## Task to carry out
Set down all of the data exactly as it appears.

## Given material
= = = = =
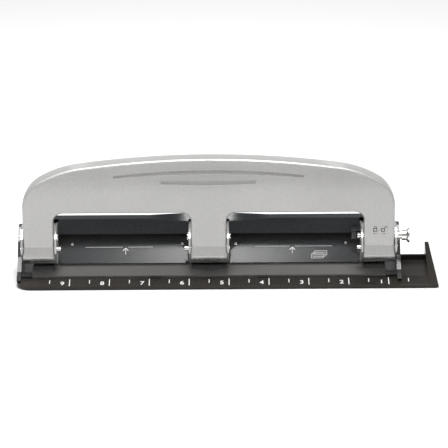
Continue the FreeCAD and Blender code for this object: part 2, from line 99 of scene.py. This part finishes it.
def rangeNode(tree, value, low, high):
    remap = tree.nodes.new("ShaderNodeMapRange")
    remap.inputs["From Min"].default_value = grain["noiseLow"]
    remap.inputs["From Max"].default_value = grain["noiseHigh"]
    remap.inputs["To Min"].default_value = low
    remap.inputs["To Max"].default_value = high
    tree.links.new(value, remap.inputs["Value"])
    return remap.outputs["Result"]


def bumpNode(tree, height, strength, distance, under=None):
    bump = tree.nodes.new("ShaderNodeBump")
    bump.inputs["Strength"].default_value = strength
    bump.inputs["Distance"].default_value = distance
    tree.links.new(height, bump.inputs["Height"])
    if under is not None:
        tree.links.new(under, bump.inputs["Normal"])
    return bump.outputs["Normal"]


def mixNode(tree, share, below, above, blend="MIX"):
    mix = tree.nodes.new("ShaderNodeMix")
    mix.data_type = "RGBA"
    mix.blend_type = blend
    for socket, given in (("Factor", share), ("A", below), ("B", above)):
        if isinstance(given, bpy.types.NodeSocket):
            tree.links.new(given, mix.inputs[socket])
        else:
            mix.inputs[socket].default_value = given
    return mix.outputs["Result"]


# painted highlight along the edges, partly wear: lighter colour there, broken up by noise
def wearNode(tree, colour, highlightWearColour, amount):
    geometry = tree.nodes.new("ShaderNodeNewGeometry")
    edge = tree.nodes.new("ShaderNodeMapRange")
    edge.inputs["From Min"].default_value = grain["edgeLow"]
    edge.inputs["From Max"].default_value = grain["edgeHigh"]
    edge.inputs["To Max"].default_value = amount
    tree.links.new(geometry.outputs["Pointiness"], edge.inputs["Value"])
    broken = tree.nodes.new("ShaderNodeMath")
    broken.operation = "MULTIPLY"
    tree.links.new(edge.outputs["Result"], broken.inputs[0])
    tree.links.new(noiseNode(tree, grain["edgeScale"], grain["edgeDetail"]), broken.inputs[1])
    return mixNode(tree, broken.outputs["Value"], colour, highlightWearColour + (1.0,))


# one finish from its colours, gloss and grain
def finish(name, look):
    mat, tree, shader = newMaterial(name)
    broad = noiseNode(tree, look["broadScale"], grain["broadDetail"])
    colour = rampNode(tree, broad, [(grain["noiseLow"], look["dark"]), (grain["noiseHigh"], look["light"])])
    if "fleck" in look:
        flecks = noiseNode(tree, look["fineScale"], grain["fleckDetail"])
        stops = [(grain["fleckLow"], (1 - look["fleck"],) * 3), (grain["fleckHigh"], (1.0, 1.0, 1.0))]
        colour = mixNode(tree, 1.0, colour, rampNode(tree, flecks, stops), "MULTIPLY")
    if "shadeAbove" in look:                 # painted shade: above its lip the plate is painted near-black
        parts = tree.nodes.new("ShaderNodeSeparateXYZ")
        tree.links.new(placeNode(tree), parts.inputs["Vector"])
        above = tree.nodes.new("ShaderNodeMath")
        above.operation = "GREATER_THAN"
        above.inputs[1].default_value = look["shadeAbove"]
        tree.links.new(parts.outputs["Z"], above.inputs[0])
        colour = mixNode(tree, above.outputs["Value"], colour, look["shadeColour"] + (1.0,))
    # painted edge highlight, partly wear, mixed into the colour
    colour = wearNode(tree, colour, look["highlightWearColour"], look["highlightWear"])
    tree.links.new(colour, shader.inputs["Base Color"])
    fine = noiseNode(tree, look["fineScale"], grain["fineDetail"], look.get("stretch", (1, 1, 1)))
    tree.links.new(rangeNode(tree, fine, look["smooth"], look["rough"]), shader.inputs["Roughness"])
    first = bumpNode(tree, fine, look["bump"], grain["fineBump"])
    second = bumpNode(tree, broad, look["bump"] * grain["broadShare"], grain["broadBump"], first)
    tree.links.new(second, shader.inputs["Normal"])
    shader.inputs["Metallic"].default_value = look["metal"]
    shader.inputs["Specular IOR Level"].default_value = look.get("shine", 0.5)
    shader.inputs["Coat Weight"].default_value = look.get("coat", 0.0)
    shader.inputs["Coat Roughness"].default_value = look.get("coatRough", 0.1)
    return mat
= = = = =
## Completed task
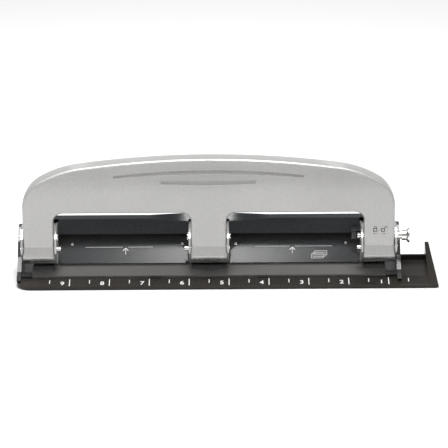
Continue the FreeCAD and Blender code for this object: part 2, from line 99 of scene.py. This part finishes it.
def rangeNode(tree, value, low, high):
    remap = tree.nodes.new("ShaderNodeMapRange")
    remap.inputs["From Min"].default_value = grain["noiseLow"]
    remap.inputs["From Max"].default_value = grain["noiseHigh"]
    remap.inputs["To Min"].default_value = low
    remap.inputs["To Max"].default_value = high
    tree.links.new(value, remap.inputs["Value"])
    return remap.outputs["Result"]


def bumpNode(tree, height, strength, distance, under=None):
    bump = tree.nodes.new("ShaderNodeBump")
    bump.inputs["Strength"].default_value = strength
    bump.inputs["Distance"].default_value = distance
    tree.links.new(height, bump.inputs["Height"])
    if under is not None:
        tree.links.new(under, bump.inputs["Normal"])
    return bump.outputs["Normal"]


def mixNode(tree, share, below, above, blend="MIX"):
    mix = tree.nodes.new("ShaderNodeMix")
    mix.data_type = "RGBA"
    mix.blend_type = blend
    for socket, given in (("Factor", share), ("A", below), ("B", above)):
        if isinstance(given, bpy.types.NodeSocket):
            tree.links.new(given, mix.inputs[socket])
        else:
            mix.inputs[socket].default_value = given
    return mix.outputs["Result"]


# painted highlight along the edges, partly wear: lighter colour there, broken up by noise
def wearNode(tree, colour, highlightWearColour, amount):
    geometry = tree.nodes.new("ShaderNodeNewGeometry")
    edge = tree.nodes.new("ShaderNodeMapRange")
    edge.inputs["From Min"].default_value = grain["edgeLow"]
    edge.inputs["From Max"].default_value = grain["edgeHigh"]
    edge.inputs["To Max"].default_value = amount
    tree.links.new(geometry.outputs["Pointiness"], edge.inputs["Value"])
    broken = tree.nodes.new("ShaderNodeMath")
    broken.operation = "MULTIPLY"
    tree.links.new(edge.outputs["Result"], broken.inputs[0])
    tree.links.new(noiseNode(tree, grain["edgeScale"], grain["edgeDetail"]), broken.inputs[1])
    return mixNode(tree, broken.outputs["Value"], colour, highlightWearColour + (1.0,))


# one finish from its colours, gloss and grain
def finish(name, look):
    mat, tree, shader = newMaterial(name)
    broad = noiseNode(tree, look["broadScale"], grain["broadDetail"])
    colour = rampNode(tree, broad, [(grain["noiseLow"], look["dark"]), (grain["noiseHigh"], look["light"])])
    if "fleck" in look:
        flecks = noiseNode(tree, look["fineScale"], grain["fleckDetail"])
        stops = [(grain["fleckLow"], (1 - look["fleck"],) * 3), (grain["fleckHigh"], (1.0, 1.0, 1.0))]
        colour = mixNode(tree, 1.0, colour, rampNode(tree, flecks, stops), "MULTIPLY")
    if "shadeAbove" in look:                 # painted shade: above its lip the plate is painted near-black
        parts = tree.nodes.new("ShaderNodeSeparateXYZ")
        tree.links.new(placeNode(tree), parts.inputs["Vector"])
        above = tree.nodes.new("ShaderNodeMath")
        above.operation = "GREATER_THAN"
        above.inputs[1].default_value = look["shadeAbove"]
        tree.links.new(parts.outputs["Z"], above.inputs[0])
        colour = mixNode(tree, above.outputs["Value"], colour, look["shadeColour"] + (1.0,))
    # painted edge highlight, partly wear, mixed into the colour
    colour = wearNode(tree, colour, look["highlightWearColour"], look["highlightWear"])
    tree.links.new(colour, shader.inputs["Base Color"])
    fine = noiseNode(tree, look["fineScale"], grain["fineDetail"], look.get("stretch", (1, 1, 1)))
    tree.links.new(rangeNode(tree, fine, look["smooth"], look["rough"]), shader.inputs["Roughness"])
    first = bumpNode(tree, fine, look["bump"], grain["fineBump"])
    second = bumpNode(tree, broad, look["bump"] * grain["broadShare"], grain["broadBump"], first)
    tree.links.new(second, shader.inputs["Normal"])
    shader.inputs["Metallic"].default_value = look["metal"]
    shader.inputs["Specular IOR Level"].default_value = look.get("shine", 0.5)
    shader.inputs["Coat Weight"].default_value = look.get("coat", 0.0)
    shader.inputs["Coat Roughness"].default_value = look.get("coatRough", 0.1)
    return mat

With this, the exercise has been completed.